Extracted material:
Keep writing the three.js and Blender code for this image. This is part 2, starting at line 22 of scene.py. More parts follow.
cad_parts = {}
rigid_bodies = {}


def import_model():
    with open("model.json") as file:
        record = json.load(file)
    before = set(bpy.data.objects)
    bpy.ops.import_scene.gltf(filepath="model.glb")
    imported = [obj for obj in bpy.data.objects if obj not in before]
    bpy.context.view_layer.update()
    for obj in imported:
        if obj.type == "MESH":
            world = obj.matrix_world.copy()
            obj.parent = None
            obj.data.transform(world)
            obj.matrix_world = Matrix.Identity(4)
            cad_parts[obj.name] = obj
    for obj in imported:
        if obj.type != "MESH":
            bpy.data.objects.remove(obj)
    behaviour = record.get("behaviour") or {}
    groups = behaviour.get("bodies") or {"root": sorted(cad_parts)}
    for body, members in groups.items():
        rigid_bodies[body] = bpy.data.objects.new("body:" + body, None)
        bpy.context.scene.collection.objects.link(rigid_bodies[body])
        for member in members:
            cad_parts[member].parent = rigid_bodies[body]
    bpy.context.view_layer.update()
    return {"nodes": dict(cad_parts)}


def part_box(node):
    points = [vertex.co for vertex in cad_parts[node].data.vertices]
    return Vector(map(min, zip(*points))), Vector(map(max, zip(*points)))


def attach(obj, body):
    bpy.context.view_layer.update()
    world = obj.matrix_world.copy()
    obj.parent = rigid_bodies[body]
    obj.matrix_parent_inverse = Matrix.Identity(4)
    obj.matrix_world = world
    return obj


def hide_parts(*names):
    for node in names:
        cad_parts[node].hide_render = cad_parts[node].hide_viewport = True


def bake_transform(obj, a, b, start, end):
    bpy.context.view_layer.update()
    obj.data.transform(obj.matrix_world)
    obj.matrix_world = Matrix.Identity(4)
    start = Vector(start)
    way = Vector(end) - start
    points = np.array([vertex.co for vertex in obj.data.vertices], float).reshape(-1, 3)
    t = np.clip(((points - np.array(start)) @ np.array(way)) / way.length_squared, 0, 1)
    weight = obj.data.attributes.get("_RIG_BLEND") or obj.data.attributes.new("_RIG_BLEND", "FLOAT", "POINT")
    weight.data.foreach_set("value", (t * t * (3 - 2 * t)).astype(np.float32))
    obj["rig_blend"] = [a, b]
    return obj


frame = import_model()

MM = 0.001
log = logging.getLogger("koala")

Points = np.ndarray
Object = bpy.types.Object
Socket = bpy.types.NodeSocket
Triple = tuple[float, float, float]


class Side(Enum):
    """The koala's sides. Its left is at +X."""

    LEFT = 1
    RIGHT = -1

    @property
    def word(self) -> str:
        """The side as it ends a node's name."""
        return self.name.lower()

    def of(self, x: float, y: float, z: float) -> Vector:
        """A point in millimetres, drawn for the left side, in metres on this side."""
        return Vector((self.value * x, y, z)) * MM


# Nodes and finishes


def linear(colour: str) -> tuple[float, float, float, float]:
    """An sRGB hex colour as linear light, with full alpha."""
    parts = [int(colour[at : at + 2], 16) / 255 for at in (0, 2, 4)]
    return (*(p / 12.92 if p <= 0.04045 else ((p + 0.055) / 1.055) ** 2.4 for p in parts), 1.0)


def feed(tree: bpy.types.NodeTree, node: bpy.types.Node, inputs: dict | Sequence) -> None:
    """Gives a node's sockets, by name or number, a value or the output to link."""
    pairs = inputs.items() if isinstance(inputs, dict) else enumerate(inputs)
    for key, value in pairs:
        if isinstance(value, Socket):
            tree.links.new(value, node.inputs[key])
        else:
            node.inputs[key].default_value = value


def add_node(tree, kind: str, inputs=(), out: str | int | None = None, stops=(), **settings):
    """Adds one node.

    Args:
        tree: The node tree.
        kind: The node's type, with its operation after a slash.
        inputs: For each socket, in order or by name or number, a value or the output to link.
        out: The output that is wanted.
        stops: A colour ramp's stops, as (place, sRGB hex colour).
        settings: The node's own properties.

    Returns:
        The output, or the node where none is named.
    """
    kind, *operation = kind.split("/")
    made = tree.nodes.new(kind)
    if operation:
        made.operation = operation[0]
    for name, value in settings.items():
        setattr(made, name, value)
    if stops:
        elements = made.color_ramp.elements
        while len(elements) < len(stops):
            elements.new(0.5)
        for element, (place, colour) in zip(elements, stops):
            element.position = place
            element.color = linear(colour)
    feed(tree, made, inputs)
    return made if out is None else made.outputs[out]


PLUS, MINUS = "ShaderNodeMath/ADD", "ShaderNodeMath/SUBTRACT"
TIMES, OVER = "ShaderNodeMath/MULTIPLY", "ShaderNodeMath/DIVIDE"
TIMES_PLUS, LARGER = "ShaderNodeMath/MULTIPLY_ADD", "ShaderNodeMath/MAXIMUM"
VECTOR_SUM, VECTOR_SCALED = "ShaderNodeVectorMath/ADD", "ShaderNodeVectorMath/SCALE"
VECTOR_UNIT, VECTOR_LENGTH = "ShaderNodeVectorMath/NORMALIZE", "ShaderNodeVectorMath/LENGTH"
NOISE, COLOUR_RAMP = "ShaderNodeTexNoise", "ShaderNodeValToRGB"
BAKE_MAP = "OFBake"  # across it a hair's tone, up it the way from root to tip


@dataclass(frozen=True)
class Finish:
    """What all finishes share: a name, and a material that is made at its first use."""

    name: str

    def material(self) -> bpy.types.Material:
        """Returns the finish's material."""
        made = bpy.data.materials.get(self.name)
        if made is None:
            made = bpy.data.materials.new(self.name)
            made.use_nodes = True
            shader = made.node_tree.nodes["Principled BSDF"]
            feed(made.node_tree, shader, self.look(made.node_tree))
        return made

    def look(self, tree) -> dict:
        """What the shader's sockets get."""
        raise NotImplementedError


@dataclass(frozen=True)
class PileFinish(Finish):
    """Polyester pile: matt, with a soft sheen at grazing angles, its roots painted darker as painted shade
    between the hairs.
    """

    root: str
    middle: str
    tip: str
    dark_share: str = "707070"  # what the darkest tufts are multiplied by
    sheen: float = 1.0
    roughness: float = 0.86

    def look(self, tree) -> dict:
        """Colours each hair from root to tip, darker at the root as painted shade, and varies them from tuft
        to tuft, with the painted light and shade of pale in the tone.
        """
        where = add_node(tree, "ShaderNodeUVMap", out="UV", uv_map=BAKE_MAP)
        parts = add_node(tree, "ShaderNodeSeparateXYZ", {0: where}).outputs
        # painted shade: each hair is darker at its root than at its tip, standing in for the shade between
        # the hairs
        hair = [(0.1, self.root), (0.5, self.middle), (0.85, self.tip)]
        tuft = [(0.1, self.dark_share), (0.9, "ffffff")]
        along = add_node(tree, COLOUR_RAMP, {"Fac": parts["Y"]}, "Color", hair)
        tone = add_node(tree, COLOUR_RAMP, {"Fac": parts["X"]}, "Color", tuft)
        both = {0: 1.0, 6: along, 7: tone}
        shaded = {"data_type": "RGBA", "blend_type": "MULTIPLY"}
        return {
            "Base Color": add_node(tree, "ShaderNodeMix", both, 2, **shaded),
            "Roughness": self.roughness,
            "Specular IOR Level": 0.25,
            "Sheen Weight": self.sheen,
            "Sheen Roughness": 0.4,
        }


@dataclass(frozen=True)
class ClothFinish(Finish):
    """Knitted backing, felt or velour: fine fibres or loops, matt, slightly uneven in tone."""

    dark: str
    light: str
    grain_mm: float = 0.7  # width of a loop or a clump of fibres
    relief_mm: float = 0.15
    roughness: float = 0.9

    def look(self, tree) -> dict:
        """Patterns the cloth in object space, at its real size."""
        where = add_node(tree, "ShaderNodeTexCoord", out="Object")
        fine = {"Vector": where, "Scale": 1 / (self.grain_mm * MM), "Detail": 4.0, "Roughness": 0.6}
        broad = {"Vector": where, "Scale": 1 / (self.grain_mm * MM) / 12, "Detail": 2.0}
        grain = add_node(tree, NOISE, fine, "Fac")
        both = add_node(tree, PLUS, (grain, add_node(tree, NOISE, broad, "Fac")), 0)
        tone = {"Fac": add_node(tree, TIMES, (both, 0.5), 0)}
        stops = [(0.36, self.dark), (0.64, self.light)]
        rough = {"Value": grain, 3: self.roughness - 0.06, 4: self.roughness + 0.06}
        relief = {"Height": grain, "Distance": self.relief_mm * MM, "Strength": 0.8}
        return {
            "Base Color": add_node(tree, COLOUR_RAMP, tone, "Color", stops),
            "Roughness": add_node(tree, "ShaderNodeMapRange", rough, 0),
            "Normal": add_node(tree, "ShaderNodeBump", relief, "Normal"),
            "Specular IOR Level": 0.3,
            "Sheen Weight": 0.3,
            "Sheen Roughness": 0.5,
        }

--

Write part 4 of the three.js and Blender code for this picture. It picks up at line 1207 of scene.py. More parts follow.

--

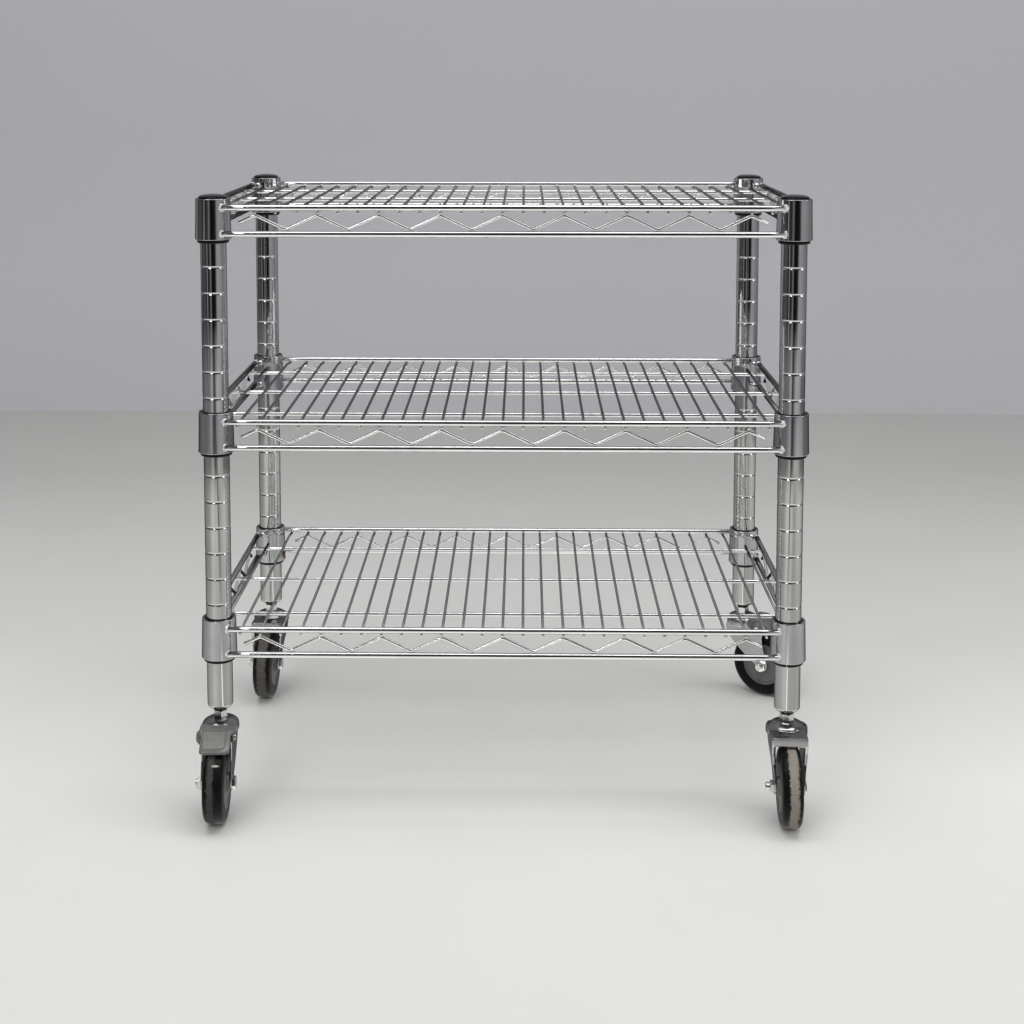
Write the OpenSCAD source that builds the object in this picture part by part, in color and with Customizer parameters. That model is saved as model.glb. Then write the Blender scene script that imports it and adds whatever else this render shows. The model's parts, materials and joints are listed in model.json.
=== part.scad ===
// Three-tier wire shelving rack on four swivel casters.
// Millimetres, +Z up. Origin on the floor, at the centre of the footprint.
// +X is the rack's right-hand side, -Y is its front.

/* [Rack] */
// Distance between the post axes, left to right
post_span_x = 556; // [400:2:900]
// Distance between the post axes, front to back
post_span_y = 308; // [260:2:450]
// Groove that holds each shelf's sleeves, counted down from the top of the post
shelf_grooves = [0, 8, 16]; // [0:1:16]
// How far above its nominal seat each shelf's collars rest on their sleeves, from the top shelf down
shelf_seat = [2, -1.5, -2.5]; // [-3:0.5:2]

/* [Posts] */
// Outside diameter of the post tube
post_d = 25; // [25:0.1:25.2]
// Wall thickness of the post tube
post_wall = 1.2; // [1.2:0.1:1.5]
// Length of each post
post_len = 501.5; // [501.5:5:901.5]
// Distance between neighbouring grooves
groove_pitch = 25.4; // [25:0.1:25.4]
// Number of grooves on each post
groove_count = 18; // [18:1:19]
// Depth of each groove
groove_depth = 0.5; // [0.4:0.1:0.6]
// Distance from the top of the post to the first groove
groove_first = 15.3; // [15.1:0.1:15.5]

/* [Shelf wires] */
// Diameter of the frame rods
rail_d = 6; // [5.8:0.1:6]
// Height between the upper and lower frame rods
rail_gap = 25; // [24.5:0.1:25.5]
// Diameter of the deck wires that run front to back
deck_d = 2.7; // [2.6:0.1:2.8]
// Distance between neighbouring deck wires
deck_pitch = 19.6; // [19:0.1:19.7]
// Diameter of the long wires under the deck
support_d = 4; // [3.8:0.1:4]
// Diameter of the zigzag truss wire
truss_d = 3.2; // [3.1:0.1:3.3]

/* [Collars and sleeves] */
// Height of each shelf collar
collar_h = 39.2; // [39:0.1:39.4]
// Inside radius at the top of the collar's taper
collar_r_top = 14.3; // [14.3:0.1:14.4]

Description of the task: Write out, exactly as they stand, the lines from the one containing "t = np.clip(((points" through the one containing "Triple = tuple[float, float, float]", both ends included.

Answer to the task:
    t = np.clip(((points - np.array(start)) @ np.array(way)) / way.length_squared, 0, 1)
    weight = obj.data.attributes.get("_RIG_BLEND") or obj.data.attributes.new("_RIG_BLEND", "FLOAT", "POINT")
    weight.data.foreach_set("value", (t * t * (3 - 2 * t)).astype(np.float32))
    obj["rig_blend"] = [a, b]
    return obj


frame = import_model()

MM = 0.001
log = logging.getLogger("koala")

Points = np.ndarray
Object = bpy.types.Object
Socket = bpy.types.NodeSocket
Triple = tuple[float, float, float]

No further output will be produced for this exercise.